# GIVEN INFORMATION:
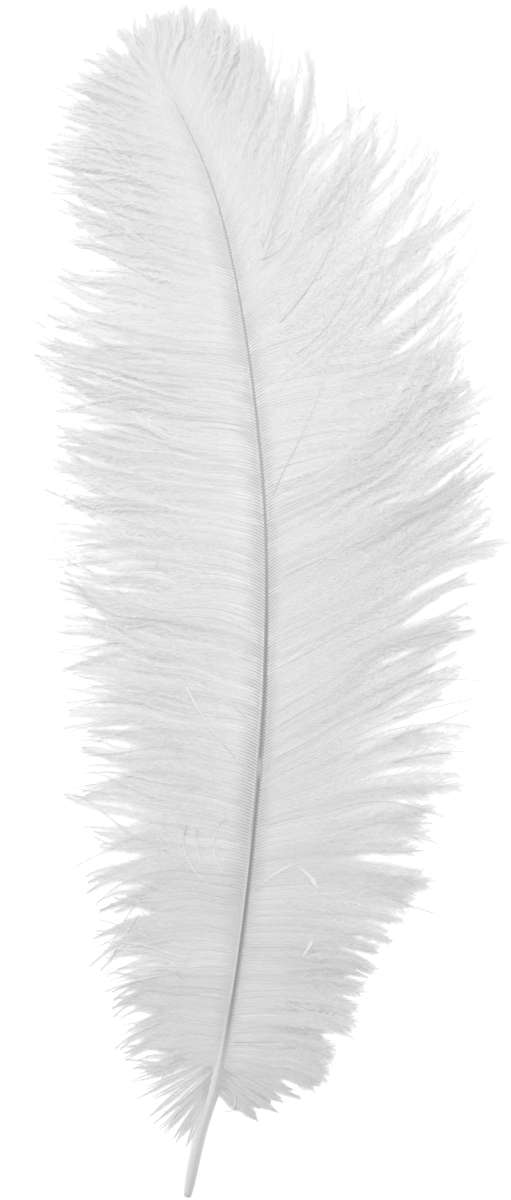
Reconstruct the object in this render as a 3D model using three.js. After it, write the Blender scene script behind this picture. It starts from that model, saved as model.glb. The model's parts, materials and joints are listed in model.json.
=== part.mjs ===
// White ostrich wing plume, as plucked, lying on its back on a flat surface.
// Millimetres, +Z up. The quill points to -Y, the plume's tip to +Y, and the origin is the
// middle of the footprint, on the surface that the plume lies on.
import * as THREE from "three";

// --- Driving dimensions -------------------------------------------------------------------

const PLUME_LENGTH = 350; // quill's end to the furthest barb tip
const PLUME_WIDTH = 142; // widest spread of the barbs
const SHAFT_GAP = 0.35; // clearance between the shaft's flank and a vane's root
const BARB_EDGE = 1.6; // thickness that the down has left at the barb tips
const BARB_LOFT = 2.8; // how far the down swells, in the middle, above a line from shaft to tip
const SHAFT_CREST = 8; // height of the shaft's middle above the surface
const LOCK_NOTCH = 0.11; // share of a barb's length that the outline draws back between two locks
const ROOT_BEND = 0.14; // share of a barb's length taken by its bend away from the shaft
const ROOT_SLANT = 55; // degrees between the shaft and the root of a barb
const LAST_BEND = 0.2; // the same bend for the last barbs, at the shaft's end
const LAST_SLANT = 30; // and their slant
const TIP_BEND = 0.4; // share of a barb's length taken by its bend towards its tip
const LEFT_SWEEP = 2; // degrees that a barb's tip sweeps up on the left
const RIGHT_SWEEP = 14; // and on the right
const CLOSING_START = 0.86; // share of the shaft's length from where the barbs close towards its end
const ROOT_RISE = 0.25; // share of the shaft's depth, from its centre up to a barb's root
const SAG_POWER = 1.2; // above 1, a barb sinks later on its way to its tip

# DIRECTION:
Return all the data exactly as given.

# THE SOLUTION:
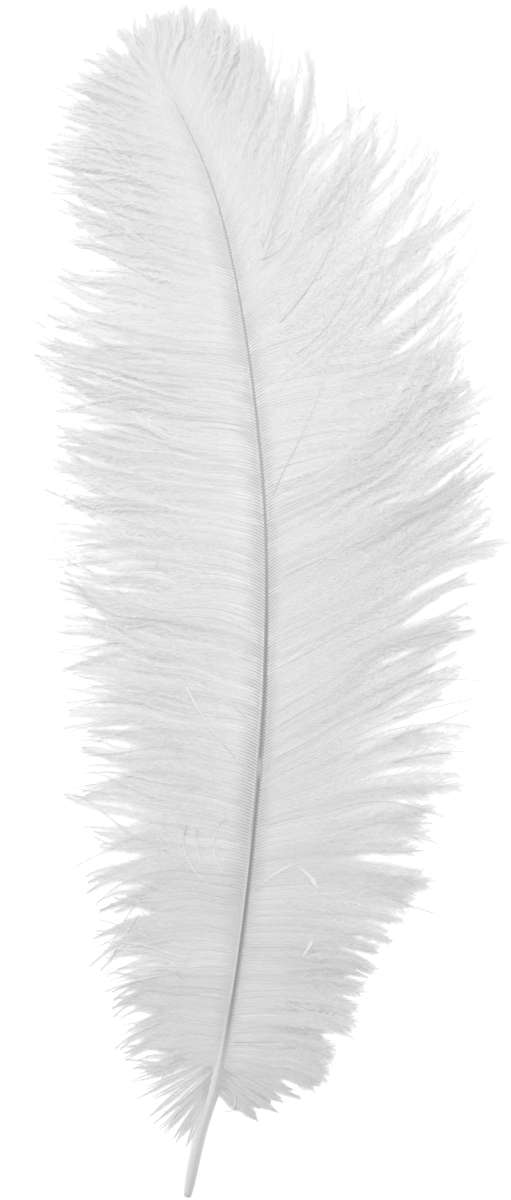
Reconstruct the object in this render as a 3D model using three.js. After it, write the Blender scene script behind this picture. It starts from that model, saved as model.glb. The model's parts, materials and joints are listed in model.json.
=== part.mjs ===
// White ostrich wing plume, as plucked, lying on its back on a flat surface.
// Millimetres, +Z up. The quill points to -Y, the plume's tip to +Y, and the origin is the
// middle of the footprint, on the surface that the plume lies on.
import * as THREE from "three";

// --- Driving dimensions -------------------------------------------------------------------

const PLUME_LENGTH = 350; // quill's end to the furthest barb tip
const PLUME_WIDTH = 142; // widest spread of the barbs
const SHAFT_GAP = 0.35; // clearance between the shaft's flank and a vane's root
const BARB_EDGE = 1.6; // thickness that the down has left at the barb tips
const BARB_LOFT = 2.8; // how far the down swells, in the middle, above a line from shaft to tip
const SHAFT_CREST = 8; // height of the shaft's middle above the surface
const LOCK_NOTCH = 0.11; // share of a barb's length that the outline draws back between two locks
const ROOT_BEND = 0.14; // share of a barb's length taken by its bend away from the shaft
const ROOT_SLANT = 55; // degrees between the shaft and the root of a barb
const LAST_BEND = 0.2; // the same bend for the last barbs, at the shaft's end
const LAST_SLANT = 30; // and their slant
const TIP_BEND = 0.4; // share of a barb's length taken by its bend towards its tip
const LEFT_SWEEP = 2; // degrees that a barb's tip sweeps up on the left
const RIGHT_SWEEP = 14; // and on the right
const CLOSING_START = 0.86; // share of the shaft's length from where the barbs close towards its end
const ROOT_RISE = 0.25; // share of the shaft's depth, from its centre up to a barb's root
const SAG_POWER = 1.2; // above 1, a barb sinks later on its way to its tip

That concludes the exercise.